Le général Djibril Bassolé, pour sa défense à ce procès du putsch de septembre 2015, rejette les enregistrements sonores, objets de sa poursuite judiciaire. Tout en qualifiant ces écoutes de « sauvages, fabriquées et manipulées », il soutient que leur origine est douteuse, car ayant été téléchargées sur Internet. Pour lui, ces audio ne respecteraient pas les standards en la matière. « Pourquoi cette affaire d’internet est capitale pour ma défense ? La toute première fois que j’ai eu vent de ces écoutes ; c’était par les ondes. Mon avocat m’a dit que c’est un journaliste ivoiro-camerounais qui les a mises en ligne et que par la suite, elles ont été versées dans le dossier… La gendarmerie n’a jamais intercepté ces communications, contrairement au fait qu’on fait croire qu’elles ont été interceptées par des OPJ. Je l’ai su par mes sources. Aucun service national, aucune administration publique du Burkina Faso n’a procédé à l’interception et à l’enregistrement de ces écoutes », soutient le général de gendarmerie avant d’ajouter : « Pour nous, à partir du moment où la pièce n’a pas les caractéristiques d’un enregistrement normal, classique, standard et qu’aucun service du Burkina Faso n’a procédé à cet enregistrement, permettez-nous, Monsieur le parquetier, d’émettre des doutes graves… Vous avez coutume de dire que ce procès est à but pédagogique et je vous crois, alors, enseignons ce qui est bien. Vous êtes incapables de dire dans quelles conditions cela a été fait. Je veux et je souhaite que tous les Burkinabè sachent que ces éléments sonores ne sont pas réguliers. Pourtant, tout repose sur ça et c’est autour de ça que vous voulez forger de nouvelles infractions et accusations ».
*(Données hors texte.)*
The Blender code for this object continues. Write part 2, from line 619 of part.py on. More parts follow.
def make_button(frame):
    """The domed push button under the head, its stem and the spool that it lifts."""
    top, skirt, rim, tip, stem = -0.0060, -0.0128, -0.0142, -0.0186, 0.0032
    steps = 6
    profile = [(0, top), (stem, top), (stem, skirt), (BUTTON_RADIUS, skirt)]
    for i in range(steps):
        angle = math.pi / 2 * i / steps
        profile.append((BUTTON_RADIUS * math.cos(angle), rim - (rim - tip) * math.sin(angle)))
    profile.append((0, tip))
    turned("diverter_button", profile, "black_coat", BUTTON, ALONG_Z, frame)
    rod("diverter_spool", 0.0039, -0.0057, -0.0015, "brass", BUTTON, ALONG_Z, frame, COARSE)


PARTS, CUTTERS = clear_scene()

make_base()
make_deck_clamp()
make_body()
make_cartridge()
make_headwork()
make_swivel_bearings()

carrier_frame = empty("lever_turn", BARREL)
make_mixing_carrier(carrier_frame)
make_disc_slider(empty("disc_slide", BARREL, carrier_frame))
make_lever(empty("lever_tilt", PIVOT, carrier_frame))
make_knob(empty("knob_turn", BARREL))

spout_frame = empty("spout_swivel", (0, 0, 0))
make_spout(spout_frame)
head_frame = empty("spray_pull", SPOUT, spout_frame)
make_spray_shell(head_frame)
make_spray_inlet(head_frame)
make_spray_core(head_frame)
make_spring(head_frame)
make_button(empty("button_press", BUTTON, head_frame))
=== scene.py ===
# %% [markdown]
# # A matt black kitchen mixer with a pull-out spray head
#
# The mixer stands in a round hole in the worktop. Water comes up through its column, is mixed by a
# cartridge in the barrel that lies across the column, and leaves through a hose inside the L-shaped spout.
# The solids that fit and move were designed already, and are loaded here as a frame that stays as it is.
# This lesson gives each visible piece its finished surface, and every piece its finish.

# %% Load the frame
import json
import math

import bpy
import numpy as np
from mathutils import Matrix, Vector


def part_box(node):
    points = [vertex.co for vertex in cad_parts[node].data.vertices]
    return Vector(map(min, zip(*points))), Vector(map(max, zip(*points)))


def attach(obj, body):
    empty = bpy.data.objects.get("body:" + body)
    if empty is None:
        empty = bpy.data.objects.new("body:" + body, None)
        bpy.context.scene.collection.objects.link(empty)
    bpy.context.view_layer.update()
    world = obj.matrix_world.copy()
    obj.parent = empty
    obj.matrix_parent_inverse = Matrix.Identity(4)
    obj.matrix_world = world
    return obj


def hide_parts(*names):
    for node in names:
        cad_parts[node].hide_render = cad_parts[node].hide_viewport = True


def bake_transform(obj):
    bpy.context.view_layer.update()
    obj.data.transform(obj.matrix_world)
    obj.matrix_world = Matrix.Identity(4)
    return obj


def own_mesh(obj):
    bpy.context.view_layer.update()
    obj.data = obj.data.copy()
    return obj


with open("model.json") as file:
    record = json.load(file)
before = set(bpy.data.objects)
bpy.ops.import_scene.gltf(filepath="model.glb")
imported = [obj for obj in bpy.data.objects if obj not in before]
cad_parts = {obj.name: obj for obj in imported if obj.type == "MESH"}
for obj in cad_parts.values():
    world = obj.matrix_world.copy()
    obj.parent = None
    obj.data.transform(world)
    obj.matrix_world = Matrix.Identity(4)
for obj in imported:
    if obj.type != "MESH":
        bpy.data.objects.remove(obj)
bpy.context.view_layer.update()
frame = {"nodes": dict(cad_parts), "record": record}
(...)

Mais pour le parquet militaire, l'origine de ces interceptions téléphoniques ne souffre aucun débat. « L’arrêt de renvoi de la page 74 à la page 75 explique les origines de ces écoutes. A la cote i475, lorsque le juge entendait pour la 3e fois le général, il a fait des mentions pour dire que ce sont des OPJ qui ont été commis à la tâche. Quand on dit qu’on ne connaît pas les origines, c’est un peu gros. La question a été débattue dans le fond dans la chambre de contrôle. Les origines de ces pièces sont connues depuis le cabinet du juge d’instruction », a martelé le ministère public. Toute chose qui passe mal du côté de la défense. « La fin ne justifie pas les moyens. Face au refus de s’exprimer sur les écoutes, le parquet veut leur donner une valeur probante, renversant la charge de la preuve. Personne ne connaît l’origine, le support de l’enregistrement. Le parquet se retranche derrière l’arrêt de renvoi pour dire qu’il n’y a pas lieu de contestation », a martelé Me Bertrand Replot.
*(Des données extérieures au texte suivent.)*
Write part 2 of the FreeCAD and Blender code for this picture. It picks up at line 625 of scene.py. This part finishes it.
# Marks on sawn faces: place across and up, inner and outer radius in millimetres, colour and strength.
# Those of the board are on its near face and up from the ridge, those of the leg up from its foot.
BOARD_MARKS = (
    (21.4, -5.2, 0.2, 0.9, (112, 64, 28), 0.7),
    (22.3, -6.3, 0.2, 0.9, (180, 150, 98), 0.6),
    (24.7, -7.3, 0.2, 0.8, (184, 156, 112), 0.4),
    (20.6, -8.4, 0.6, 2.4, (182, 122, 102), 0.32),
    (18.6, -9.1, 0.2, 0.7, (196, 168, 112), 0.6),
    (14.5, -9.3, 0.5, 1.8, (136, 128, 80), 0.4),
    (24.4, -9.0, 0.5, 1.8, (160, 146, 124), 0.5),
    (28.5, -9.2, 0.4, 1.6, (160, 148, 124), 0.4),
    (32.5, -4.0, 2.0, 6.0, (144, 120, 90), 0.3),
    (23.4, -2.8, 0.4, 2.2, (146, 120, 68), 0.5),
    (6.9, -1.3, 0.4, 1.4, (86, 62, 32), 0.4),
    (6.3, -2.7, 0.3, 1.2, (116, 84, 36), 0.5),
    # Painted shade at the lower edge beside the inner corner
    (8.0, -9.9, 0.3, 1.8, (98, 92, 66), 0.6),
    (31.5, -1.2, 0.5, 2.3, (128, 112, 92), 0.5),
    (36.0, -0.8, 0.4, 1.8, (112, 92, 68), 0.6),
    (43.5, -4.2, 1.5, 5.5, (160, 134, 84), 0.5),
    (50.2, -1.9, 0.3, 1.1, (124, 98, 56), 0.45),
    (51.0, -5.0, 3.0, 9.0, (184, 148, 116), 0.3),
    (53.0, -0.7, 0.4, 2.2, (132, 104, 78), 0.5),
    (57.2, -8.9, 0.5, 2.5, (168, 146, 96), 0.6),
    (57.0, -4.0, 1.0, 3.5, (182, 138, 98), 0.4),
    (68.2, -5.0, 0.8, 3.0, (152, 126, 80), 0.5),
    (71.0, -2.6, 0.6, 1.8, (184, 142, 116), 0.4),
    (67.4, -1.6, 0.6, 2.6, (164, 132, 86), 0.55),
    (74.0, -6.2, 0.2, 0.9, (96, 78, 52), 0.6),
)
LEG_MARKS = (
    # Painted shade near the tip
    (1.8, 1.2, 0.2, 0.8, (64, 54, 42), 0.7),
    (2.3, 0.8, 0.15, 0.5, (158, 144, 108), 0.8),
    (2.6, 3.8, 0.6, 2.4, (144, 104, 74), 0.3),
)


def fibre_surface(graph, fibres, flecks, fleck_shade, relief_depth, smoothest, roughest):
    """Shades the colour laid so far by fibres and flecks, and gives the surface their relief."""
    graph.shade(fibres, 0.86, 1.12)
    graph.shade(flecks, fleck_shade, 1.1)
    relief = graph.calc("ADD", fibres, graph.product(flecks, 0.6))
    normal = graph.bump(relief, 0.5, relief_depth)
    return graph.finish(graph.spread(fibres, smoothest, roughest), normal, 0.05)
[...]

Après le parquet, l’accusé était entre les mains des avocats de la partie civile pour leurs questions et observations. Mais, contre toute attente, l’ancien ministre des Affaires étrangères a refusé de se plier à l’interrogatoire de la confrérie des avocats de la partie civile, les renvoyant à chaque question à ses avocats. Quand il ne jette pas à la figure des avocats de la partie civile ces réponses : « Vous pouvez faire des observations, mais je ne souhaite pas répondre à vos questions », « Mes avocats se chargeront de répondre à vos préoccupations » « Je ne tiens pas à faire de polémique sur cette question des écoutes. J’ai longuement donné ma position », il se mue dans un silence de mort. Mais, pour la partie civile, ce silence est très parlant. « En réalité, la stratégie de dire je ne réponds pas est un aveu de culpabilité », estime Me Hervé Kam.
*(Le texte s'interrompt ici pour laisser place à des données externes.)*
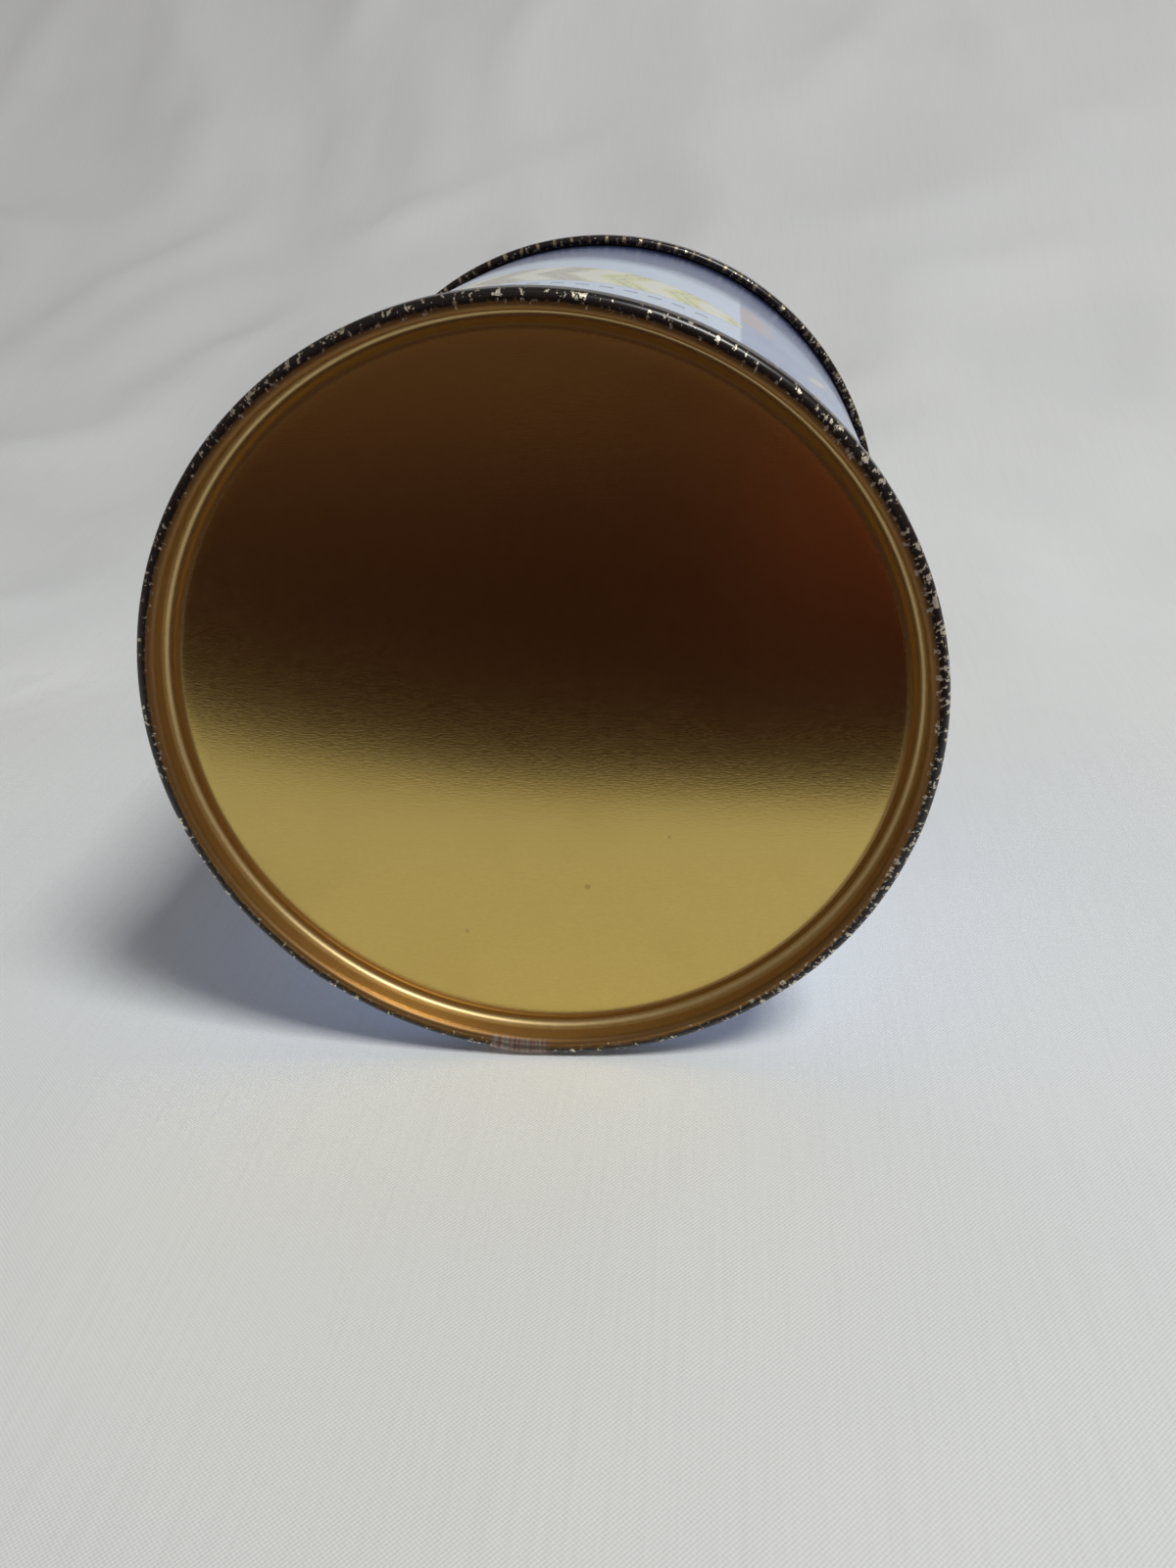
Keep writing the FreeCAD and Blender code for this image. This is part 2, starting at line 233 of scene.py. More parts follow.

Ce mur construit par l’accusé n’a toutefois pas empêché Me Farama et ses pairs de poser leurs questions et de formuler leurs observations. En s’appuyant sur le recours du général et de ses conseils devant la Cour de justice de la CEDEAO (pièce versée au dossier ce matin par la partie civile), Me Farama note qu’à propos de ces interceptions téléphoniques, la défense dénonce une immixtion dans la vie du privé de l’accusé et qualifie ces écoutes d’illégales en les comparant à celles que font habituellement les Américains. De cette analyse du recours, l’homme à la robe noire relève des contradictions quant à la stratégie de défense adoptée par l’ex-patron de la diplomatie burkinabè et ses conseils. « Comment une conversation que vous n’avez jamais tenue peut porter atteinte à votre vie privée ? Je ne vois pas comment des éléments fabriqués peuvent porter atteinte à la vie privée », a-t-il souligné.
IIl faut noter que parmi la centaine d’écoutes téléphoniques interceptées, il y a la communication que le général a eue avec le commandant Damiba où il cherchait à confirmer si le commandant était en mouvement sur Ouaga avec ses troupes. Laquelle conversation a été reconnue par l’interlocuteur de l’accusé lui-même. Alors, le défenseur des victimes, de poser cette question : « Comment des écoutes fabriquées peuvent faire sortir cette corrélation ? »
De l’analyse des écoutes et des faits établis, Me Farama note qu’à l’instar de la communication avec le commandant Damiba, les interceptions téléphoniques ont aussi révélé que le général de gendarmerie a remis un million de francs CFA au journaliste Adama Ouédraogo, dit Damiss, et cinq millions de francs CFA à Ismaël Diendéré, fils du général de brigade Gilbert Diendéré ; Lesquels faits se sont par la suite confirmés à travers les déclarations des uns et des autres. Cette réalité des faits conforte la partie civile dans sa conviction que ces audio retranscrits et versés dans ce dossier sont authentiques. « Comment des écoutes fabriquées par des Américains peuvent attester de la véracité des faits ? », s’est une fois de plus demandé Me Farama.
De ces différentes analyses, observations et corrélations faites entre les retranscriptions téléphoniques et les faits, les avocats de la partie civile concluent que l’accusé et sa défense se sont eux-mêmes piégés dans leur stratégie de défense, qu’ils disent du reste empreinte de contradictions. Toute chose qui, pour eux, fait douter de la sincérité du général Djibril Bassolé à aider à la manifestation de la vérité.